Many of you know that having passed through the fires of theological questioning last week by God’s grace, I am now looking forward to my ordination ceremony, which will be held this Sunday evening. In the meantime, I find myself thinking much about the pastor’s role of equipping the Saints for work of service. The question that keeps coming to mind is, “how to form and nurture genuine Christian faith in the Church?” John Venn (1759-1813), rector of the Clapham Church and Chaplain of the so-called Clapham Sect speaks to this issue. In this excerpt from one of John Venn’s sermons, real Christianity is distinguished from nominal Christianity in vivid terms:
“Religion is not merely an act of homage paid upon our bended knees to God; it is not confined to the closet and the church, nor is it restrained to the hours of the sabbath; it is a general principle extending to a man’s whole conduct in every transaction and in every place.
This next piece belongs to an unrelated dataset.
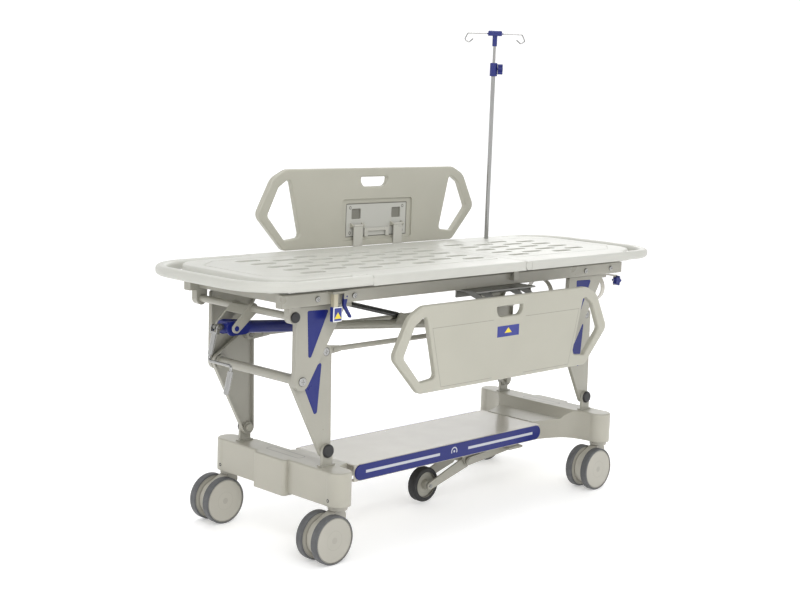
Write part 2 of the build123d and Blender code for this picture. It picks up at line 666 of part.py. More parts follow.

I know no mistake which is more dangerous than that which lays down devotional feelings alone as the test of true religion . . . Let us be convinced that all prayer, all preaching, all knowledge, are but means to attain a superior end; and that end the sanctification of the heart and of all the principles on which we are daily acting. Till our Christianity appears in our conversation, in our business, in our pleasures, in the aims and objects of our life, we have not attained a conformity to the image of our Saviour, nor have we learned His Gospel aright.”2
Footnotes :
1 The full title is A Practical View of the Prevailing Religious System of Professed Christians in the Higher and Middle Classes of this Country Contrasted with Real Christianity.
2 John Venn, Sermons, vol. 2, 238-239, quoted in Michael Hennell, John Venn and the Clapham Sect (London: Lutterworth Press, 1958), 205.